§ INFORMATION SUPPLIED:
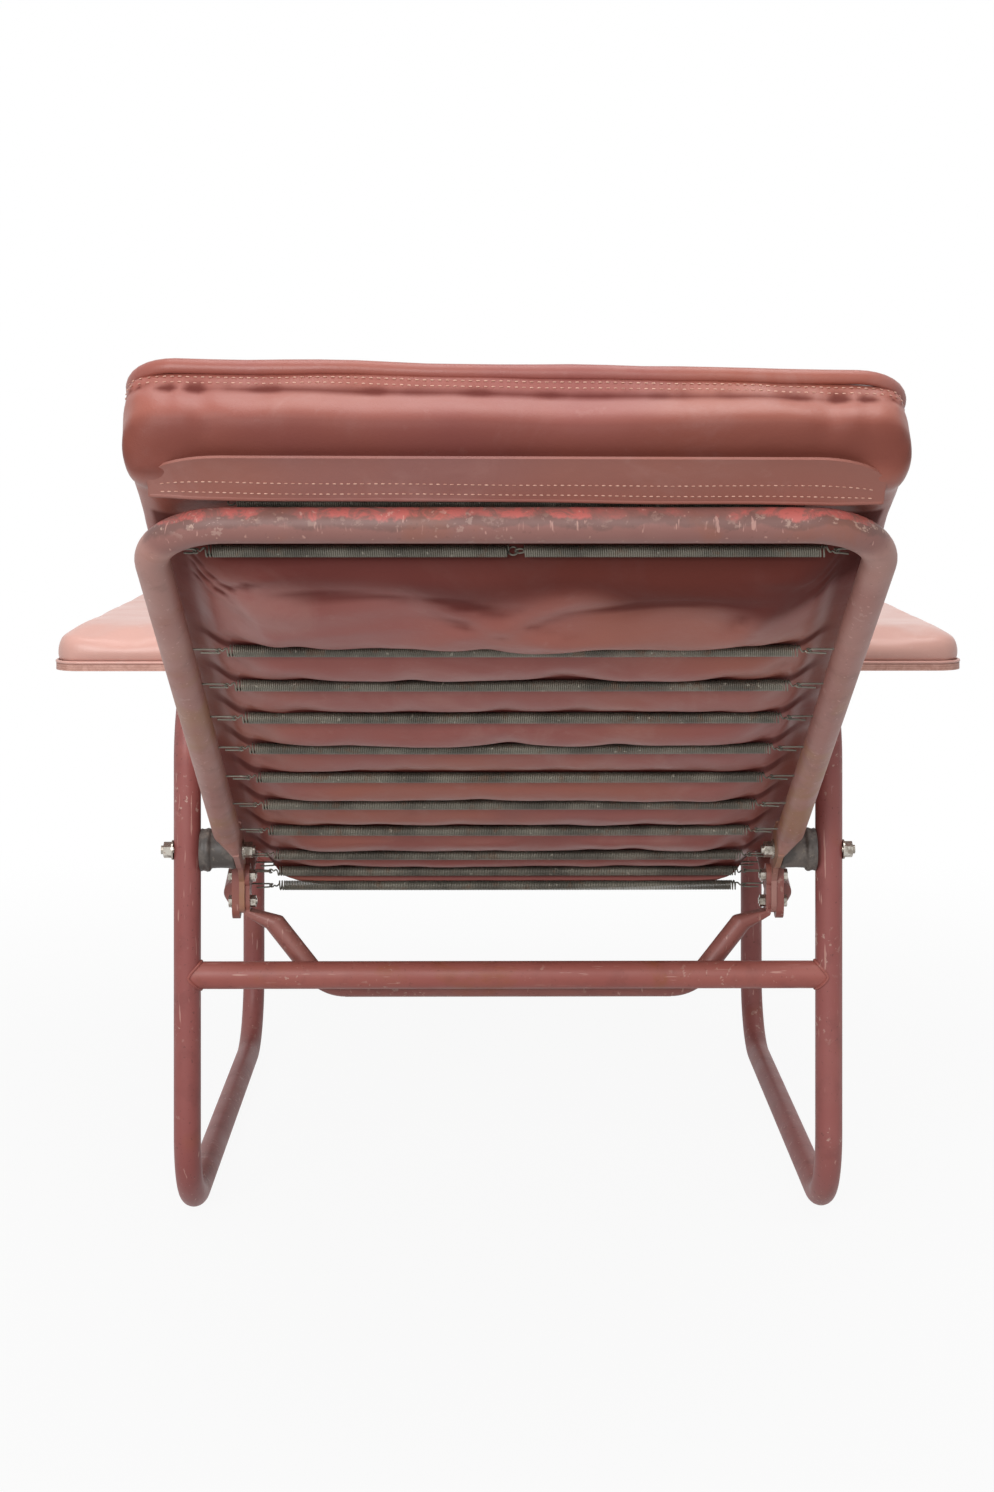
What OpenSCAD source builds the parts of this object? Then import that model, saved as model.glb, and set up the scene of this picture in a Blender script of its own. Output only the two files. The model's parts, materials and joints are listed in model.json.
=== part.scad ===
// Tubular lounge chair: two closed side frames carry a rocking lounge frame
// that is strung with extension springs and covered with three cushions.
// X runs across the chair, Y forward to the foot end, Z up from the floor.

/* [Base frame] */
// Outer diameter of the main tubes
tube_d = 25; // [20:0.5:32]
// Wall of the main tubes
tube_wall = 2; // [1:0.25:3]
// Distance between the centre lines of the two side frames
frame_gauge = 594; // [570:1:700]
// Distance from the rear leg to the front leg, centre to centre
leg_pitch = 611; // [450:1:800]
// Height of the rail under the armrest, at its centre line
rail_z = 507; // [440:1:600]
// Bend radius of the side frame corners
bend_r = 75; // [40:1:90]
// Height of the rear crossbar
rear_bar_z = 235; // [200:1:260]
// Height of the front crossbar
front_bar_z = 235; // [120:1:260]

/* [Armrests] */
// Length of an armrest
arm_len = 675; // [500:1:760]
// Width of an armrest
arm_w = 131; // [80:1:180]
// Thickness of the armrest board
arm_board_t = 6; // [6:0.5:18]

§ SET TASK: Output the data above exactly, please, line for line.

§ EXERCISE SOLUTION:
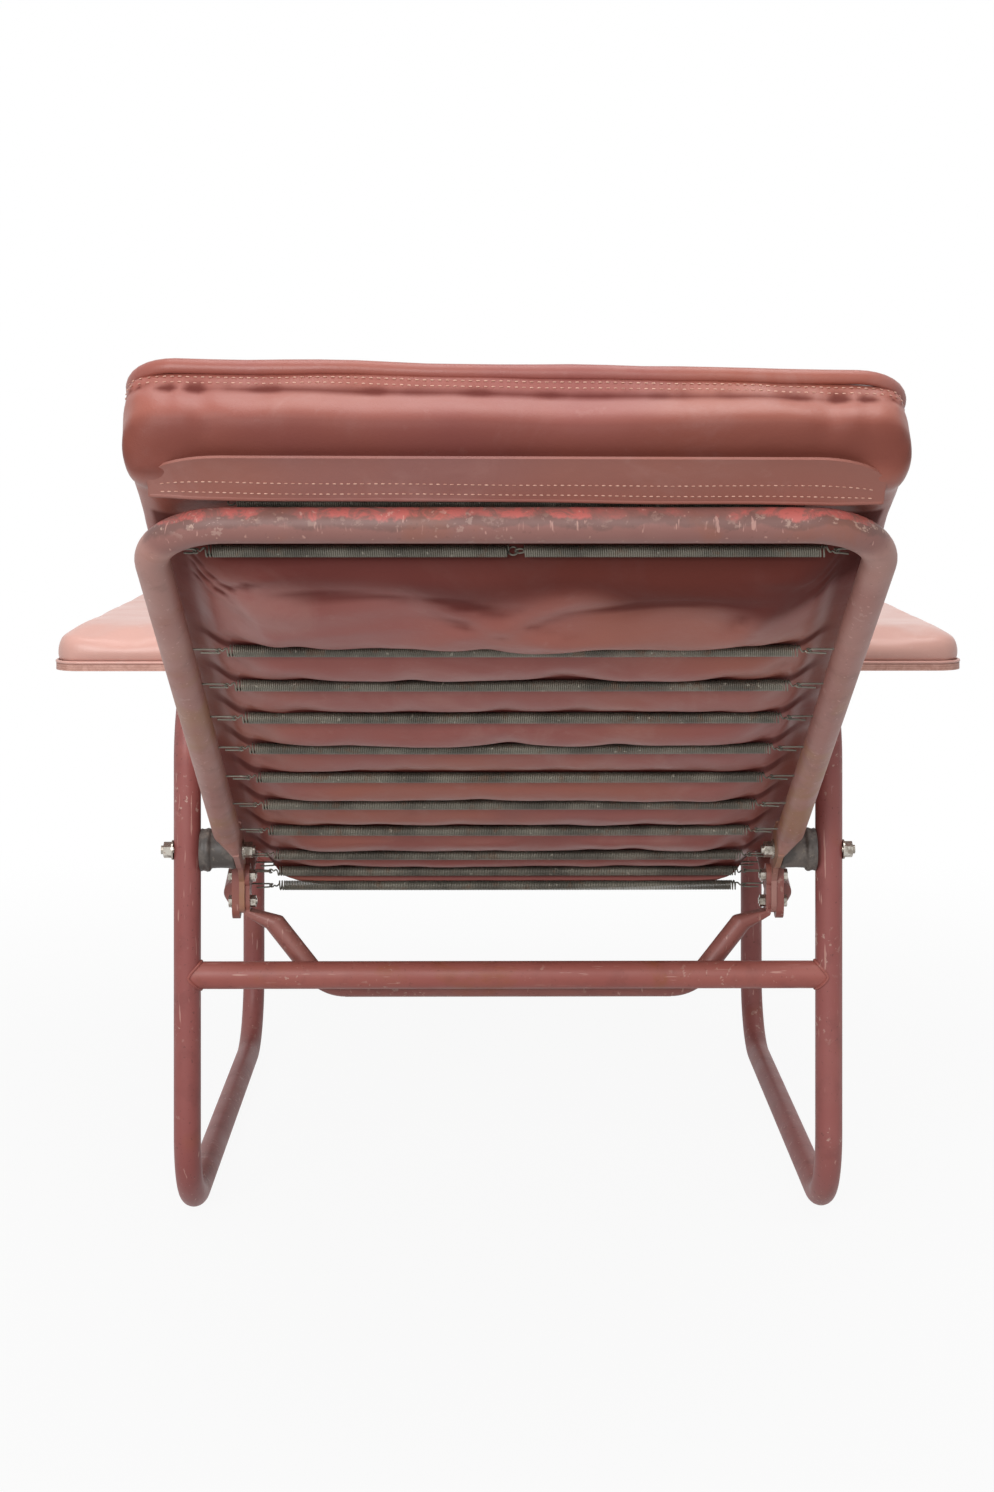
What OpenSCAD source builds the parts of this object? Then import that model, saved as model.glb, and set up the scene of this picture in a Blender script of its own. Output only the two files. The model's parts, materials and joints are listed in model.json.
=== part.scad ===
// Tubular lounge chair: two closed side frames carry a rocking lounge frame
// that is strung with extension springs and covered with three cushions.
// X runs across the chair, Y forward to the foot end, Z up from the floor.

/* [Base frame] */
// Outer diameter of the main tubes
tube_d = 25; // [20:0.5:32]
// Wall of the main tubes
tube_wall = 2; // [1:0.25:3]
// Distance between the centre lines of the two side frames
frame_gauge = 594; // [570:1:700]
// Distance from the rear leg to the front leg, centre to centre
leg_pitch = 611; // [450:1:800]
// Height of the rail under the armrest, at its centre line
rail_z = 507; // [440:1:600]
// Bend radius of the side frame corners
bend_r = 75; // [40:1:90]
// Height of the rear crossbar
rear_bar_z = 235; // [200:1:260]
// Height of the front crossbar
front_bar_z = 235; // [120:1:260]

/* [Armrests] */
// Length of an armrest
arm_len = 675; // [500:1:760]
// Width of an armrest
arm_w = 131; // [80:1:180]
// Thickness of the armrest board
arm_board_t = 6; // [6:0.5:18]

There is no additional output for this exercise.